Kat, an Atlanta native sober since May 22, 2010, tells a raw story shaped by epilepsy, a verbally abusive father, and a drinking career that escalated the moment she left home for Ole Miss. She describes getting her "PhD — party hard degree," being kicked out of school, dealing pot, and a three-year physically abusive college relationship that started when a boyfriend threw her across the room into a glass table. Back in Atlanta she found her tribe in the alcoholics and druggies, rented an apartment across the street from her favorite bar, and ran a Jaeger-beer-and-cocaine routine that ended in two DUIs inside five and a half months — the first at 0.191, hitting a tree head-on.

The last drinking night, May 21, 2010, is a string of blackouts: a pool, a cocaine run where her dealer told her she looked like shit, hitting a curb while driving, a passed-out friend helping her change a tire in front of a bar. The next morning she said yes to a meeting and landed at Complete Abandon. She met her sponsor there and met Frank, whom her first sponsor introduced simply as "dad" — Kat called him dad for months before she learned his real name.

At roughly four years and nine months sober, she talks about the slow build of a life: first apartment by herself sober, first car in her own name, a job where she might move up to account manager, restarting the Night Owls 11pm Saturday meeting at her sponsor's quiet suggestion, serving as entertainment director at Biscayne. Her best friend Gina died of cancer and Kat held her hand at the end.
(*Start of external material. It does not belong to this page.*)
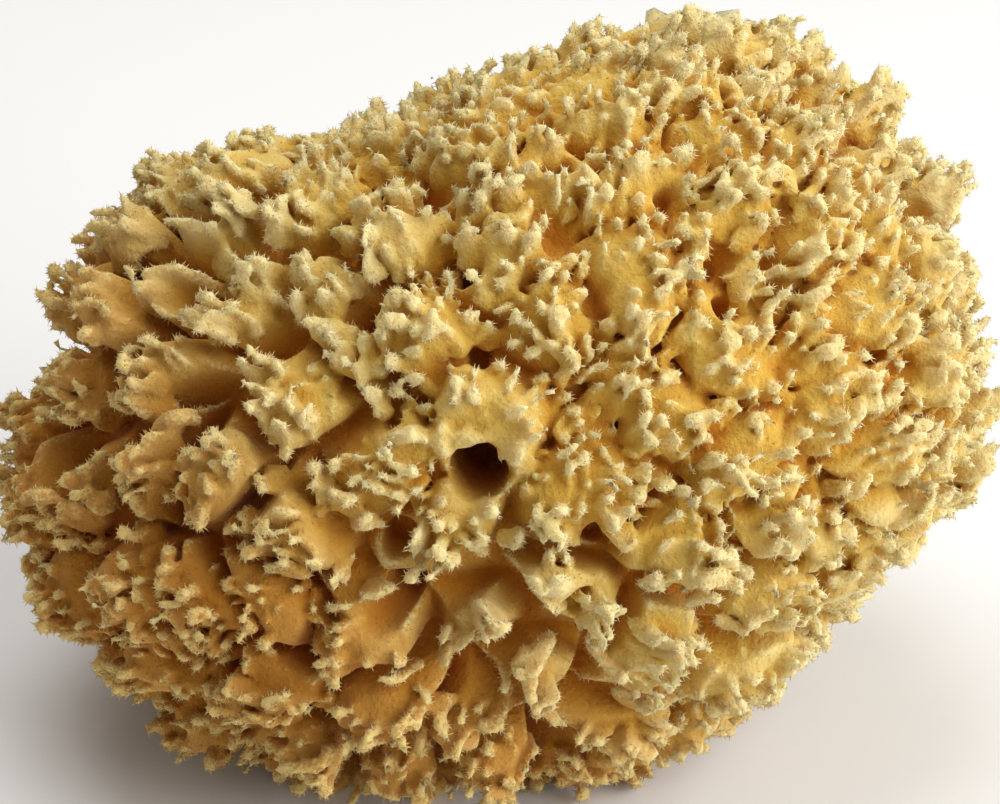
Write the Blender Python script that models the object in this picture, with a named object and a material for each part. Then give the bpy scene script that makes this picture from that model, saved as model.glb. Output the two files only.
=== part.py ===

She got tattoos in her mom's and brother's handwriting — "beautiful and brave," "loved and survivor."

The spiritual arc is explicit: she came in hating God for making her epileptic and for the father who punched holes in the door beside her head. Today she calls her Higher Power God, credits Him with the wrecks and seizures she walked away from, and says plainly she would not be alive without AA. Sobriety, she warns, is not sunshine and puppy dogs — it's showing up, paying rent on $61, and letting the women who love her text until she answers.